According to Jewish tradition, the consecration of the seventh day of the week is as old as the world. In the Mosaic Law (Gen. 2:2-3), the distinction between the Sabbath and the days preceding it goes back to the moment when the Eternal completed the work of creation by blessing and sanctifying the seventh day. However, according to the teaching of Jewish mysticism (Zohar 1,75), the other days, even though they were created first, exist only in function of the Sabbath. What is more, in the mind of God both man and the Sabbath preceded creation and both complete it. The world exists because of man and the Sabbath.

What then does the Sabbath mean in the life of the people of Israel? It is the quintessence of all values, of all the ideals expressed and contained in the Torah. The values and ideals of the Torah are eternally valid and applicable to all ages and to all states of life. Millennia pass, generations come and go, conditions change, but the principles proclaimed by the Eternal remain ever the same. The institution of the Sabbath is an irrefutable proof of this.

Today man's control of nature is extending into exceptional areas of power. In scientific research and technological invention man is ever more aware of his ability to transform into concrete reality what a few years before had seemed a mere dream. Such extraordinary scientific and technological progress has not been accompanied by a corresponding progress in respect for human life and understanding of humanity. This striking advance in science and technology bears within itself two grave risks both of which threaten the present and the future of humanity.

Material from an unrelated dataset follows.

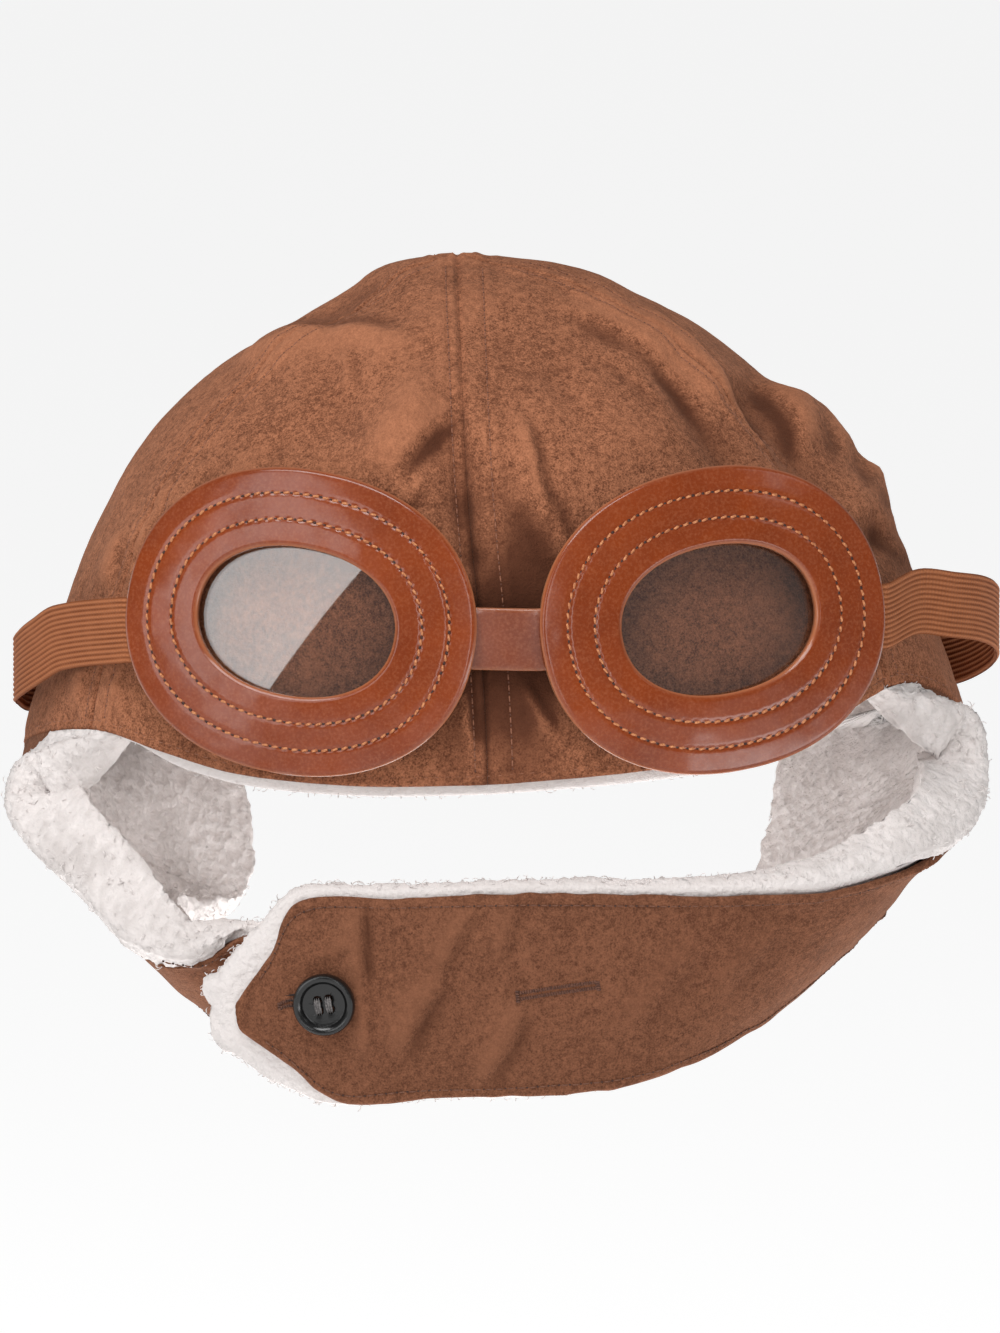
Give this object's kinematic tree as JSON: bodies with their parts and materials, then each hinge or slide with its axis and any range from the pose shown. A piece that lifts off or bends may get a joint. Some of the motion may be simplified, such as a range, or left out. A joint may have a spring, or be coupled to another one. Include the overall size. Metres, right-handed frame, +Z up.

The unlimited possibility that man discovers in his own potential to realize his desires, contributes inevitably to an increase of pride and a decrease of humility. For modern man the drama of the lost paradise of Adam in the Garden of Eden is substantially renewed. Today he tends to consider everything permissible, to feel that neither limit nor measure should be imposed on experimentation. This increased feeling of pride leads by its very nature to a diminution of religious sense. Aware of the amazing results achieved by his own technico-scientific power, modern man finds neither place nor time to listen to the call of religion. He no longer looks upon himself as a collaborator with God in the preservation of the order of the universe and in the work of creation which is daily renewed. On the contrary he tends to repudiate all dependence on God, and to proclaim himself his one and only master.

If the results of scientific-technical progress have not so far changed our world for the better, the reason is, in my opinion, the wrong use of the results already obtained and the precise objectives to which these results are put. From time immemorial man has possessed certain means of promoting life and he has created others. If it is forgotten that these means should always correspond with the aim of progress supported by man's intelligence and appreciation of moral values, his creative power will sooner or later become a destructive force. His creative genius will no longer serve to build a mishkan, a sanctuary, in the desert but to transform the earth into a desert, with all that it contains.


The prophetic spirit of the Bible anticipates time and offers the means of realizing this true progress in man and through man. The aim of the Sabbath is to show what should be the finality, the right orientation, the just use of man's scientific-technical progress.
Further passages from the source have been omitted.